Jennifer: Work with the culture in your company. You may not have to cut down the numbers as much as we did. They used Forrester data to help support their case, and ultimately, it was easy to stand behind.
Q: What was the biggest challenge you faced in building/communicating the business case?
Eivind: They felt it was important to get stewardship of the data close to the IT owners. They had to show the value to those people because they would have to commit resources to do the stewardship function. They partnered with one of those organizations and did a proof on concept with a subset of that organizations portfolio and demonstrated the reporting capabilities. That gave them a champion. It is an ongoing thing to keep that commitment, those groups have other priorities that don’t go away.

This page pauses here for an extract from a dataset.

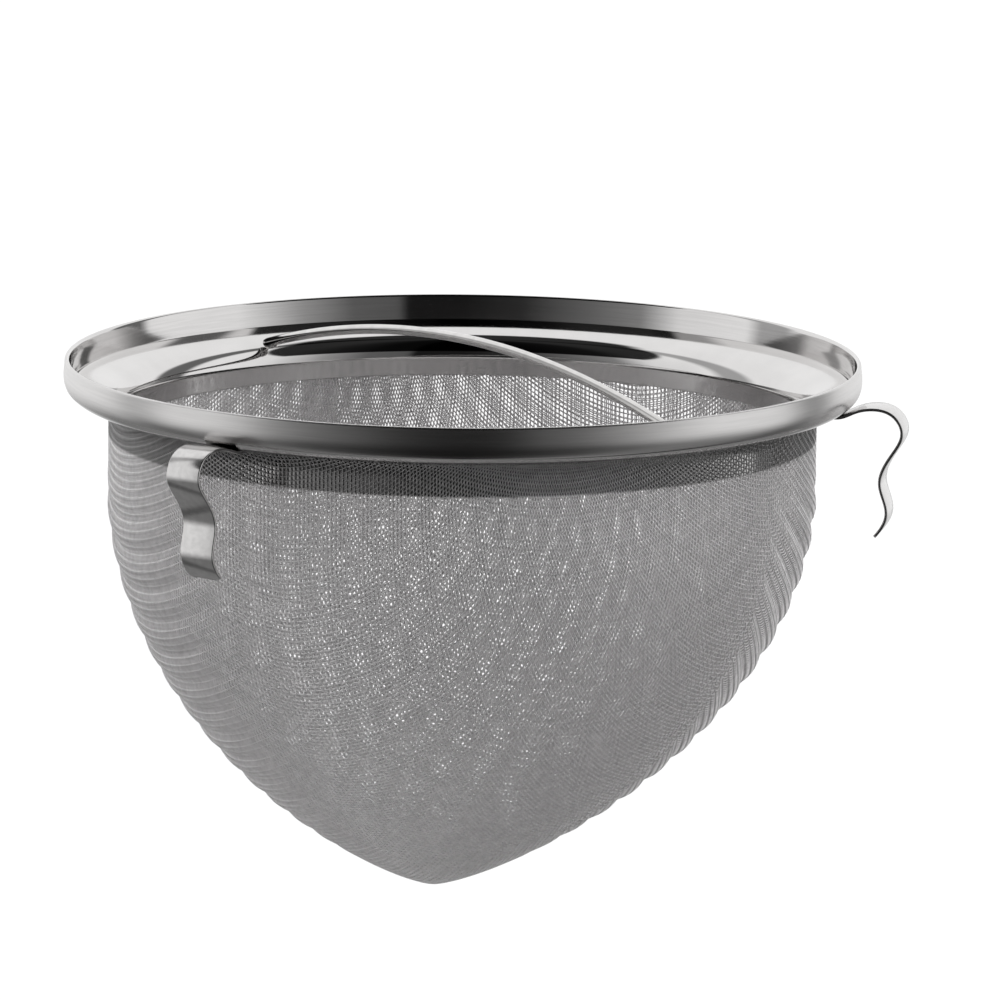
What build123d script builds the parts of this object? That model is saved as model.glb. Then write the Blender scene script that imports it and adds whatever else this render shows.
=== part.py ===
from build123d import *
from math import cos, radians, sin, tan
import os

# Double sieve strainer for a honey tank or bucket. Millimetres, +Z up.
# The origin is the centre of the plane in which the three hooks bear on the tank's edge.
# A fine mesh bag hangs from the rim. A coarse mesh bag on its own funnel ring nests inside it
# and lifts straight out by the wire bow.

# Driving dimensions of the rim, which is one spun sheet
RIM_RADIUS = 130.0
RIM_TOP = 10.6
RIM_SHEET = 0.7
RIM_BEND = 7.0
LIP_WIDTH = 1.9
LIP_EDGE_RADIUS = 124.8
LIP_EDGE_Z = -1.5
LIP_BULGE_Z = 4.2
LIP_BULGE = 0.4
GUTTER_WIDTH = 1.2
GUTTER_BEND = 0.8

# The funnel: a sloping flange that bends down into a collar. These sizes are the polished
# upper surface, which belongs to the coarse sieve's ring.
FUNNEL_RADIUS = 126.2
FUNNEL_Z = 2.5
FUNNEL_SLOPE = 23.0
FUNNEL_BEND = 8.5
COLLAR_RADIUS = 112.2
COLLAR_BOTTOM = -13.7
RING_SHEET = 0.5
RING_CLEARANCE = 0.3

# Mesh bags: a short straight band on the collar, then an ogive that ends in a blunt tip. The fine
# one also follows the rim's bend outwards, under the flange.
MESH_THICKNESS = 0.8
COLLAR_CLEARANCE = 0.4
COARSE_BAND_TOP = -9.6
BAND_BOTTOM = -21.4
FINE_BAND_TURN = 58.0
SHOULDER_Z = -29.4
FINE_TIP_Z = -165.4
COARSE_TIP_Z = -160.4
BAG_POWER = 0.77
TIP_SHIFT = -8.2
SECTIONS = 11
LAST_SECTION = 0.995

# Wire bow of the coarse sieve
BOW_WIRE = 3.2
BOW_END_RADIUS = 115.6
BOW_END_Z = -1.05
BOW_RISE = 17.0
BOW_ANGLES = (125.0, -50.8)

# Hooks: spring strips welded under the rim. They are set and bent by hand, so their places are
# uneven and the left one droops.
HOOK_WIDTH = 13.0
HOOK_SHEET = 1.0
HOOK_TAB_RADIUS = 119.4
HOOK_GAP = 0.1
HOOK_ANGLES = {"hook_right": -10.9, "hook_left": -127.0, "hook_rear": 110.5}
HOOK_DROOPS = {"hook_right": 0.0, "hook_left": 5.5, "hook_rear": 0.0}

# Derived radii, from the inside out: ring collar, coarse mesh, rim collar, fine mesh
COARSE_MESH_IN = COLLAR_RADIUS + RING_SHEET
COARSE_MESH_OUT = COARSE_MESH_IN + MESH_THICKNESS
RIM_COLLAR_IN = COARSE_MESH_OUT + COLLAR_CLEARANCE
FINE_MESH_IN = RIM_COLLAR_IN + RIM_SHEET
FINE_MESH_OUT = FINE_MESH_IN + MESH_THICKNESS


def flange_z(radius, depth):
    """Height of the surface that lies a given depth under the funnel's sloping flange."""
    slope = radians(FUNNEL_SLOPE)
    return FUNNEL_Z - (FUNNEL_RADIUS - radius) * tan(slope) - depth / cos(slope)


def spun_sheet(path, thickness):
    """Sheet of constant thickness, spun round the Z axis from its section's centre line."""
    section = make_face(offset(path, amount=thickness / 2, side=Side.BOTH))
    return revolve(Plane.XZ * section, Axis.Z)


def rim_ring():
    """Collar, flange, upright lip and the outer band that rolls over and curls under."""
    depth = RING_SHEET + RING_CLEARANCE + RIM_SHEET / 2
    collar = RIM_COLLAR_IN + RIM_SHEET / 2
    gutter = FUNNEL_RADIUS + GUTTER_WIDTH
    band_radius = RIM_RADIUS - RIM_SHEET / 2
    lip_outer = band_radius - LIP_BULGE
    lip_inner = lip_outer - LIP_WIDTH + RIM_SHEET
    roll_z = RIM_TOP - LIP_WIDTH / 2
    inside = FilletPolyline(
        (collar, COLLAR_BOTTOM),
        (collar, flange_z(collar, depth)),
        (gutter, flange_z(gutter, depth)),
        (lip_inner, roll_z),
        radius=[RIM_BEND, GUTTER_BEND],
    )
    roll = ThreePointArc(
        (lip_inner, roll_z),
        ((lip_inner + lip_outer) / 2, RIM_TOP - RIM_SHEET / 2),
        (lip_outer, roll_z),
    )
    band = ThreePointArc(
        (lip_outer, roll_z),
        (band_radius - 0.1, LIP_BULGE_Z),
        (LIP_EDGE_RADIUS, LIP_EDGE_Z),
    )
    return spun_sheet(inside + roll + band, RIM_SHEET)


def coarse_sieve_ring():
    """Funnel ring of the lift-out sieve: flange and collar."""
    depth = RING_SHEET / 2
    collar = COLLAR_RADIUS + depth
    path = FilletPolyline(
        (collar, COLLAR_BOTTOM),
        (collar, flange_z(collar, depth)),
        (FUNNEL_RADIUS, flange_z(FUNNEL_RADIUS, depth)),
        radius=FUNNEL_BEND,
    )
    return spun_sheet(path, RING_SHEET)


def bag_solid(radius, tip_z):
    """Filled bag below the straight band. Its tip hangs a little to one side."""
    depth = SHOULDER_Z - tip_z
    sections = [Pos(0, 0, BAND_BOTTOM) * Circle(radius)]
    for step in range(SECTIONS + 1):
        part = LAST_SECTION * sin(radians(90.0 * step / SECTIONS))
        centre = TIP_SHIFT * part**2
        section_radius = radius * (1 - part**2) ** BAG_POWER
        sections.append(Pos(centre, 0, SHOULDER_Z - part * depth) * Circle(section_radius))
    return loft(sections)


def mesh_bag(outer_radius, tip_z, band):
    """Closed thin shell with the bag's true outer shape, open at the top where the band ends."""
    inner_radius = outer_radius - MESH_THICKNESS
    shell = bag_solid(outer_radius, tip_z) - bag_solid(inner_radius, tip_z + 1.5 * MESH_THICKNESS)
    return shell + spun_sheet(band, MESH_THICKNESS)


def coarse_band():
    """Section of the coarse mesh's straight band, on the outside of the ring's collar."""
    middle = COARSE_MESH_OUT - MESH_THICKNESS / 2
    return Line((middle, BAND_BOTTOM), (middle, COARSE_BAND_TOP))


def fine_band():
    """Section of the fine mesh's band: straight up the rim's collar, then round its bend."""
    middle = FINE_MESH_OUT - MESH_THICKNESS / 2
    bend = RIM_BEND - RIM_SHEET / 2 - MESH_THICKNESS / 2
    half_turn = radians(90.0 - FUNNEL_SLOPE) / 2
    corner_z = flange_z(middle, RING_SHEET + RING_CLEARANCE + RIM_SHEET + MESH_THICKNESS / 2)
    bend_z = corner_z - bend * tan(half_turn)
    straight = Line((middle, BAND_BOTTOM), (middle, bend_z))
    return straight + CenterArc((middle + bend, bend_z), bend, 180.0, -FINE_BAND_TURN)


def carry_bow():
    """Round wire arch. Its cut ends are welded down on the funnel's bend."""
    ends = []
    for angle in BOW_ANGLES:
        x = BOW_END_RADIUS * cos(radians(angle))
        y = BOW_END_RADIUS * sin(radians(angle))
        ends.append(Vector(x, y, BOW_END_Z))
    crown = (ends[0] + ends[1]) / 2 + Vector(0, 0, BOW_RISE)
    path = ThreePointArc(ends[0], crown, ends[1])
    start = Plane(origin=path @ 0, z_dir=path % 0)
    return sweep(start * Circle(BOW_WIRE / 2), path=path)


def turned(point, pivot, angle):
    """A point of a section, turned by an angle in degrees round a pivot."""
    c = cos(radians(angle))
    s = sin(radians(angle))
    x = point[0] - pivot[0]
    z = point[1] - pivot[1]
    return (pivot[0] + c * x - s * z, pivot[1] + s * x + c * z)


def spring_hook(angle, droop):
    """Strip that leaves under the lip, arches over the tank's edge and springs against its wall.
    The welded tab stays level, and the rest may be bent down a little, by the angle droop."""
    tab_z = LIP_EDGE_Z - RIM_SHEET / 2 - HOOK_SHEET / 2 - HOOK_GAP
    tab_end = (LIP_EDGE_RADIUS + 1.0, tab_z)
    arch_and_leg = [
        (130.0, -0.7),
        (135.8, HOOK_SHEET / 2),
        (142.5, -1.3),
        (145.6, -6.8),
        (142.5, -14.0),
        (138.6, -24.0),
        (140.9, -33.6),
        (136.9, -41.4),
    ]
    points = [(HOOK_TAB_RADIUS, tab_z - HOOK_GAP), tab_end]
    for point in arch_and_leg:
        points.append(turned(point, tab_end, -droop))
    end_direction = turned((-0.7, -0.75), (0.0, 0.0), -droop)
    path = Plane.XZ * Spline(*points, tangents=[(1, 0), end_direction])
    start = Plane(origin=path @ 0, x_dir=(0, 1, 0), z_dir=path % 0)
    strip = sweep(start * Rectangle(HOOK_WIDTH, HOOK_SHEET), path=path)
    return Rot(0, 0, angle) * strip


nodes = {
    "rim_ring": rim_ring(),
    "fine_mesh_bag": mesh_bag(FINE_MESH_OUT, FINE_TIP_Z, fine_band()),
    "coarse_sieve_ring": coarse_sieve_ring(),
    "coarse_mesh_bag": mesh_bag(COARSE_MESH_OUT, COARSE_TIP_Z, coarse_band()),
    "carry_bow": carry_bow(),
}
for name, angle in HOOK_ANGLES.items():
    nodes[name] = spring_hook(angle, HOOK_DROOPS[name])

os.makedirs("parts", exist_ok=True)
for name, solid in nodes.items():
    export_step(solid, f"parts/{name}.step")
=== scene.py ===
import math

import bpy
import numpy as np
from mathutils import Matrix, Vector


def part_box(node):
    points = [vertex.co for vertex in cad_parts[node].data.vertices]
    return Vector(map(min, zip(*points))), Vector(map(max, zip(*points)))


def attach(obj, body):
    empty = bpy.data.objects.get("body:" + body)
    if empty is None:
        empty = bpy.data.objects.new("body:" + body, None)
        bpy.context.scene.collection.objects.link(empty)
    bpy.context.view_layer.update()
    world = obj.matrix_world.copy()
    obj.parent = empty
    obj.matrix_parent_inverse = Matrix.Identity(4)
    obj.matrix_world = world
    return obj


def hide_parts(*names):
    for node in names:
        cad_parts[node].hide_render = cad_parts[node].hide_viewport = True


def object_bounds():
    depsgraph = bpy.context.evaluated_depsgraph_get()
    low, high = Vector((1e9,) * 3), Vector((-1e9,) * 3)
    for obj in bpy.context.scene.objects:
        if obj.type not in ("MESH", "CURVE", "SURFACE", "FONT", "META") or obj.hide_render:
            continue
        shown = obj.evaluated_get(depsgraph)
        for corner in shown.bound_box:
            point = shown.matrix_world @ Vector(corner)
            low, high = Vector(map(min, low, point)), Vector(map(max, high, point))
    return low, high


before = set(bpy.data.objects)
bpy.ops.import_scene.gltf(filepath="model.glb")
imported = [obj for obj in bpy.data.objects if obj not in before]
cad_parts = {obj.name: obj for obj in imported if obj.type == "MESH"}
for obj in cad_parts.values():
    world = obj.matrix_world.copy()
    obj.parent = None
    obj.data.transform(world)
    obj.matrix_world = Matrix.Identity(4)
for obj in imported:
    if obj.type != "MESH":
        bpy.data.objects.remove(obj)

# Looks of the double sieve strainer, in metres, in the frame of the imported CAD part.
# Both bags are drawn as draped woven wire: every wire is a tube that passes over and under the
# wires it crosses. The rim, the lift-out ring, the bow and the hooks are steel sheet and wire,
# drawn again here with rounded edges and fine round steps.

cad_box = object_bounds()

# ---------------------------------------------------------------- sizes
# They are the CAD's, except that the lip and the gutter inside it are narrower (1.9 and 1.2 mm in
# the CAD), which makes the lip's inner wall lean more.

RIM_RADIUS = 0.1300
RIM_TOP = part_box("rim_ring")[1].z
RIM_SHEET = 0.0007
RIM_BEND = 0.0070
LIP_WIDTH = 0.00155
LIP_EDGE = (0.1248, -0.0015)
LIP_TURN = (RIM_RADIUS - 0.0016, 0.0009)
LIP_BULGE_Z = 0.0042
LIP_BULGE = 0.0004
GUTTER_WIDTH = 0.00085
GUTTER_BEND = 0.0008
FUNNEL_RADIUS = 0.1262
FUNNEL_Z = 0.0025
FUNNEL_SLOPE = math.radians(23.0)
FUNNEL_BEND = 0.0085
COLLAR_RADIUS = 0.1122
COLLAR_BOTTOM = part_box("rim_ring")[0].z
RING_SHEET = 0.0005
RING_CLEARANCE = 0.0003
RIM_COLLAR = 0.11425

FINE_RADIUS = 0.1150
COARSE_RADIUS = 0.1131
FINE_TIP_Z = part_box("fine_mesh_bag")[0].z + 0.0004
COARSE_TIP_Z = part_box("coarse_mesh_bag")[0].z + 0.0004
FINE_BAND_TURN = math.radians(58.0)
COARSE_BAND_TOP = -0.0096
SHOULDER_Z = -0.0294
BAG_POWER = 0.77
TIP_SHIFT = -0.0082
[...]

Q: How much was the business case for technology a part of your business case and what was the underlying argument for it?
Sean: Technology was a big part of it. If they wanted to have better capabilities and enhance our agility, they needed better tooling. If they hadn’t done the pilot work, however, they would not have been successful. Those pilots and POCs generated a lot of good will.
Q: What techniques did you employ in communication the business case?
J-P: They did not have to sell EA. They had a CIO come in that had previous experience with EA, who kicked off the effort to establish the practice, spending a year figuring out what it needed to be. They reached a point with EVP (Excel/Visio/Powerpoint). They generated a list of things they can do and the frequency they could have updated it with their availability with the EVP approach, and then talked about what they could provide with better tooling and did the build versus buy analysis.
Q: How involved were the beneficiaries/stakeholders in making the business case?
Eivind: He mentioned their POC and the use of the “champion” to help establish credibility. They also reached out the corporate business planning and strategy group, and got representation from them in the effort. This went a long ways to helping things out.